In January 2002, the accuracy of Tyco's bookkeeping and accounting again came under question after a tip drew attention to a $20 million payment made to Tyco director Frank Walsh, Jr. That payment was later explained as a finder's fee for the Tyco acquisition of CIT. In June 2002, Kozlowski was being investigated for tax evasion because he failed to pay sales tax on $13 million in artwork that he had purchased in New York with company funds. At the same time, Kozlowski resigned from Tyco "for personal reasons" and was replaced by John Fort. By September of 2002, all three (Kozlowski, Swartz, and Belnick) were gone and charges were filed against them for failure to disclose information on their multimillion dollar loans to shareholders.

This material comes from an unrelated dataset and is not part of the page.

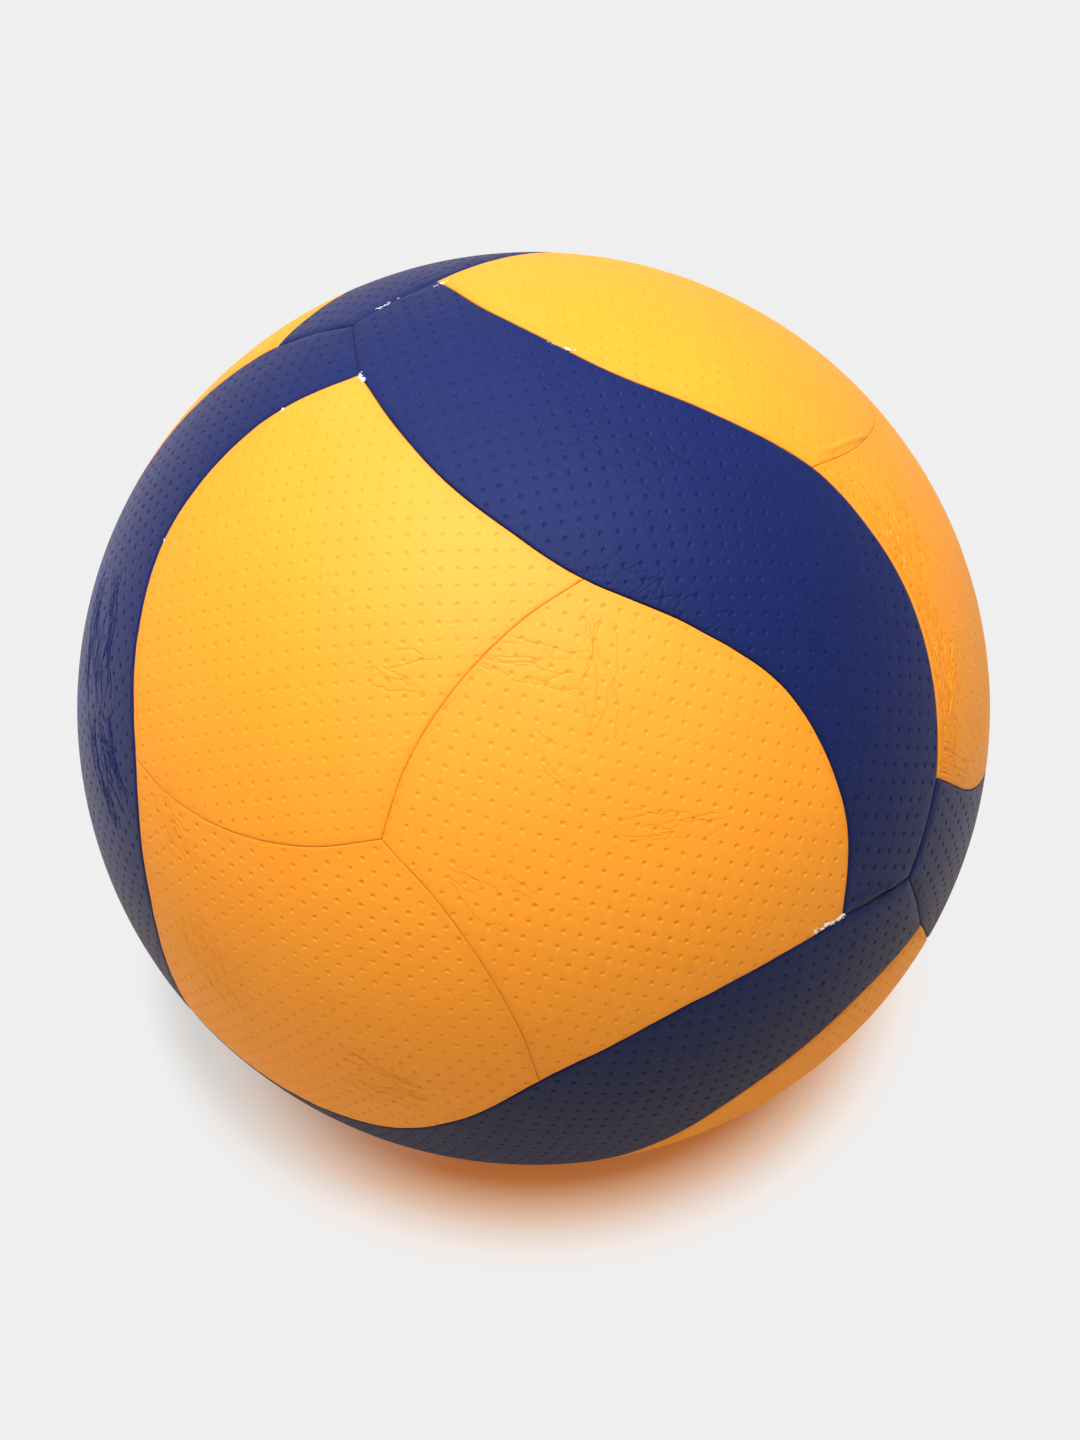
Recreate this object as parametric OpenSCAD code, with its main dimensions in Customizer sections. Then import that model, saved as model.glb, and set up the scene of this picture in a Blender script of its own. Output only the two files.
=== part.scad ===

The SEC asked Kozlowski, Swartz, and Belnick to restore the funds that they took from Tyco in the form of undisclosed loans and compensations.

Where Are They Now?

Kozlowski and Swartz were found guilty in 2005 of taking bonuses worth more than $120 million without the approval of Tyco's directors, abusing an employee loan program, and misrepresenting the company's financial condition to investors to boost the stock price, while selling $575 million in stock. Both are serving 8 1/3-to-25-year prison sentences. Belnick paid a $100,000 civil penalty for his role. Since replacing its Board Members and several executives, Tyco International has remained strong.
The difference in the Tyco case and some of the others is that it is more related to greed than accounting fraud.